GOSSAFUNC=comp go tool compile main.go
# Run the Go benchmark instruction to test the performance and record the test result in the before-ssa-bench.txt file.
go test -bench BenchmarkFloatCompare -count=5 > before-ssa-bench.txt
# Use the optimized Go compiler to obtain ssa.html.
# Find a directory for storing the Go source code repository, for example, /usr/local/src/exp.
mkdir /usr/local/src/exp
cd /usr/local/src/exp
# Use the git tool to pull the code repository of golang on the GitHub code hosting platform.
git clone https://github.com/golang/go
# The latest source code contains the optimization. Therefore, you can directly compile the code to obtain the latest Go compiler.
# Access the source code directory.
cd /usr/local/src/exp/go/src
# Compile the Go source code to generate the Go development environment.
bash ./make.bash
# Switch to the test code directory.
cd /usr/local/src/sample/compile/ssa/opt_float_cmp_0_by_SSA_rule/src
# Specify the GOROOT directory and set GOSSAFUNC to the function to be displayed (for example, comp) to generate the optimized ssa.html file.
GOROOT=/usr/local/src/exp/go; GOSSAFUNC=comp go tool compile main.go
# Run the Go benchmark instruction to test the performance and record the test result in the after-ssa-bench.txt file.
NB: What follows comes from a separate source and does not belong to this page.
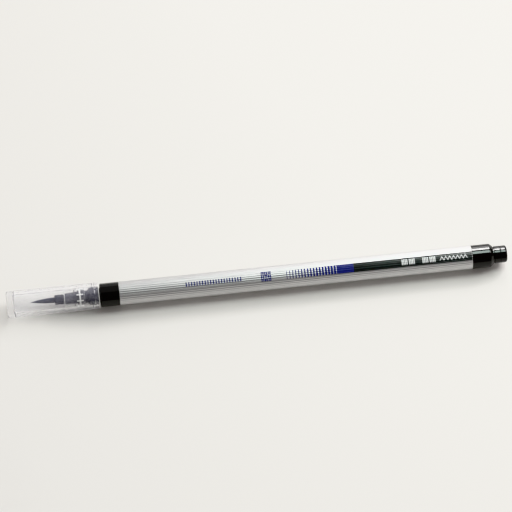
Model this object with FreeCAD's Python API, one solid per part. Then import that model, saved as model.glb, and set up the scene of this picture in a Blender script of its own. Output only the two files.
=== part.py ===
import FreeCAD
import Part

import math
import os

# A capped, fibre-fed brush pen lying on its side. The pen's axis runs along X, 4.45 mm above
# the surface that it lies on: the clear cap and the brush point to -X, the tail knob to +X.
# Stations along the pen are millimetres from the closed end of the cap, and every turned
# outline is a list of (station, radius) corners, with a third number where a corner is round.

# Overall
PEN_LENGTH = 166.3
CAP_END_R = 4.45
BARREL_R = 3.9
BARREL_BORE_R = 3.3
RUNNING = 0.025  # radial clearance of parts that slide in each other

# Stations
BRUSH_POINT = 7.6
FERRULE_FRONT = 15.8
FERRULE_SHOULDER = 18.75  # where the ferrule steps down to its spigot
SLEEVE_FRONT = 18.9
BRISTLE_FLANGE_FRONT = 19.0
NOSE_FRONT = 19.1
BRISTLE_REAR = 19.6
SEAL_FLANGE = 22.35
FERRULE_REAR = 23.0
HOLDER_FRONT = 23.35
NECK_FRONT = 23.4
SLEEVE_BEAD = 24.2
SLEEVE_REAR = 25.75
CAP_SEAT_FRONT = 27.4
SNAP = 28.7  # bead that holds the cap
CAP_SEAT_REAR = 30.25
CAP_MOUTH = 30.55
COLLAR_FRONT = 30.8
COLLAR_STEP = 34.4  # face of the section's flange inside the collar
BARREL_FRONT = 37.1
HOLDER_REAR = 45.5
SECTION_REAR = 46.0
RESERVOIR_FRONT = 47.5
RELAY_TAPER = 57.0
RELAY_REAR = 58.6
RESERVOIR_REAR = 136.0
TAIL_SPIGOT_FRONT = 146.5
BARREL_REAR = 154.5
BAND_STRAIGHT_REAR = 160.1
KNOB_FRONT = 161.6
KNOB_GROOVE = 164.1

# Cap
CAP_BORE_R = 3.05
CAP_CHAMBER_R = 2.95
CAP_END_WALL = 2.1
CAP_MOUTH_R = 4.33
SLEEVE_BORE_R = 2.7
SLEEVE_OUTER_R = 2.92
SLEEVE_RIBS = 8
RIB_LENGTH = 2.0
RIB_WIDTH = 0.35
FIRST_RIB_DEG = 12.5

# Brush head
BRISTLE_R = 0.93
BRISTLE_FLANGE_R = 1.14
FERRULE_R = 1.625
FERRULE_BORE_R = 0.96
FERRULE_SPIGOT_R = 1.35
RELAY_R = 0.8
SLIP = 0.02  # radial clearance between pieces assembled by hand

# Front section
NOSE_R = 1.8
NECK_R = 2.1
GRIP_R = 2.93
SNAP_R = 2.99
SEAL_FLANGE_WIDTH = 0.35
SECTION_FLANGE_R = 3.42
PLUG_R = BARREL_BORE_R - 0.03  # of the spigots at both ends of the barrel
PLUG_RIBS = (40.0, 43.5, 149.5)
SECTION_CUP_R = 2.6
HOLDER_R = 1.5
BAFFLE_R = 2.42
BAFFLES = (33.5, 36.5, 39.5)
BAFFLE_WIDTH = 0.5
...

GOROOT=/usr/local/src/exp/go; go test -bench BenchmarkFloatCompare -count=5 > after-ssa-bench.txt
# benchstat comparison result
benchstat before-ssa-bench.txt after-ssa-bench.txt
# When developing a new compilation rule, you only need to compile the .rules and Ops.go files and use the compilation rule code generation tool to generate the rule conversion execution code.
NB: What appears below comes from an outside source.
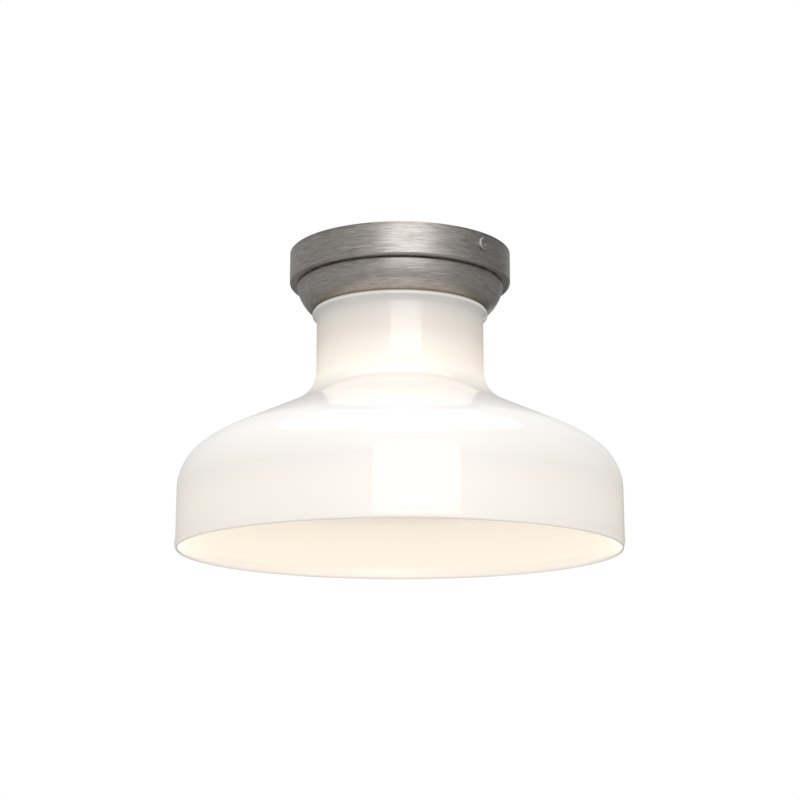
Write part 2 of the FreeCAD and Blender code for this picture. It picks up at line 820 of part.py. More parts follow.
os.makedirs("parts", exist_ok=True)
export("canopy", canopy())
export("shade_holder", shade_holder())
export("mounting_plate", mounting_plate())
export("ground_screw", ground_screw())
export("nipple", nipple())
export("nipple_nut", nipple_nut())
export("lock_washer", lock_washer())
export("lampholder_cap", lampholder_cap())
export("lampholder_body", lampholder_body())
export("lampholder_screws", lampholder_screws())
export("screw_shell", screw_shell())
export("centre_contact", centre_contact())
export("terminal_plates", terminal_plates())
export("terminal_screws", terminal_screws())
export("line_lead", lead(180))
export("neutral_lead", lead(0))
export("line_connector", connector(180))
export("neutral_connector", connector(0))
export("side_screw_right", side_screw(0))
export("side_screw_left", side_screw(180))
export("side_washer_right", side_washer(0))
export("side_washer_left", side_washer(180))
export("shade", shade())
export("upper_gasket", gasket(cap_bottom))
export("lower_gasket", gasket(flange_bottom))
export("shade_ring", shade_ring())
export("bulb_glass", bulb_glass())
export("bulb_base", bulb_base())
export("bulb_insulator", bulb_insulator())
export("bulb_contact", bulb_contact())
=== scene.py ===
import json
import math

import bmesh
import bpy
from mathutils import Matrix, Vector


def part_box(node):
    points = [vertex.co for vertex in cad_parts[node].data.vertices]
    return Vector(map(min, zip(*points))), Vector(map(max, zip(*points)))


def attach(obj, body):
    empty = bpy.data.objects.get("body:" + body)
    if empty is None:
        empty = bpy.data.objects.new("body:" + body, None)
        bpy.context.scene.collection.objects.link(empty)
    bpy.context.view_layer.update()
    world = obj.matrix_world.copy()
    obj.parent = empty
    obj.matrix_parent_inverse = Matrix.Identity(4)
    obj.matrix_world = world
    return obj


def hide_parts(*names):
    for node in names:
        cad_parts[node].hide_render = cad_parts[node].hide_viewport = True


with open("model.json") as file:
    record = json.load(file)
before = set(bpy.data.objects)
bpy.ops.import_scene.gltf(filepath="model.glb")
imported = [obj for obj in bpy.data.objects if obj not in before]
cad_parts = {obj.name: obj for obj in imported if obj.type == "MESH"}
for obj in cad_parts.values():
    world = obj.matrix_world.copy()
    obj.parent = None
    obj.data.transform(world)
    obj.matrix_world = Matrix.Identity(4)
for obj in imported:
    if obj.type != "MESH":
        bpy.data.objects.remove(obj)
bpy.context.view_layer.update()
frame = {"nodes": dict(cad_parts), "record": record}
nodes = frame["nodes"]
record = frame["record"]
bodyOf = {node: body for body, members in record["behaviour"]["bodies"].items() for node in members}
slotOf = {part["node"]: part["material_slot"] for part in record["subparts"]}
mm = 0.001
print("frame loaded:", len(nodes), "nodes")


def reach(node):
    # a round node's radius, in millimetres
    return round(max(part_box(node)[1][:2]) / mm, 2)


def topOf(node):
    return round(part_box(node)[1][2] / mm, 2)


def bottomOf(node):
    return round(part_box(node)[0][2] / mm, 2)


class Field:
    # a socket that takes part in Python sums; each sum adds its own Math node
    def __init__(self, work, socket):
        self.work = work
        self.socket = socket

    def output(self, name):
        return Field(self.work, self.socket.node.outputs[name])

    def combine(self, operation, other, swapped=False):
        first, second = (other, self) if swapped else (self, other)
        return self.work.add("ShaderNodeMath", {"operation": operation}, {0: first, 1: second})

    def __add__(self, other):
        return self.combine("ADD", other)

    def __radd__(self, other):
        return self.combine("ADD", other, True)

    def __sub__(self, other):
        return self.combine("SUBTRACT", other)

    def __rsub__(self, other):
        return self.combine("SUBTRACT", other, True)

    def __mul__(self, other):
        return self.combine("MULTIPLY", other)

    def __rmul__(self, other):
        return self.combine("MULTIPLY", other, True)

    def __truediv__(self, other):
        return self.combine("DIVIDE", other)

    def __rtruediv__(self, other):
        return self.combine("DIVIDE", other, True)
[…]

# The files that are automatically generated include opGen.go and rewriteARM64.go.
cd /usr/local/src/exp/go/src/cmd/compile/internal/ssa/gen
go run *.go

5. Result

In the preceding case, the performance of comparing all floating-point variables with 0 on the ARM64 platform is finally optimized. Although the improvement is small, massive code that meets the preceding rules is optimized without any modification by the user. Therefore, the optimization is valuable.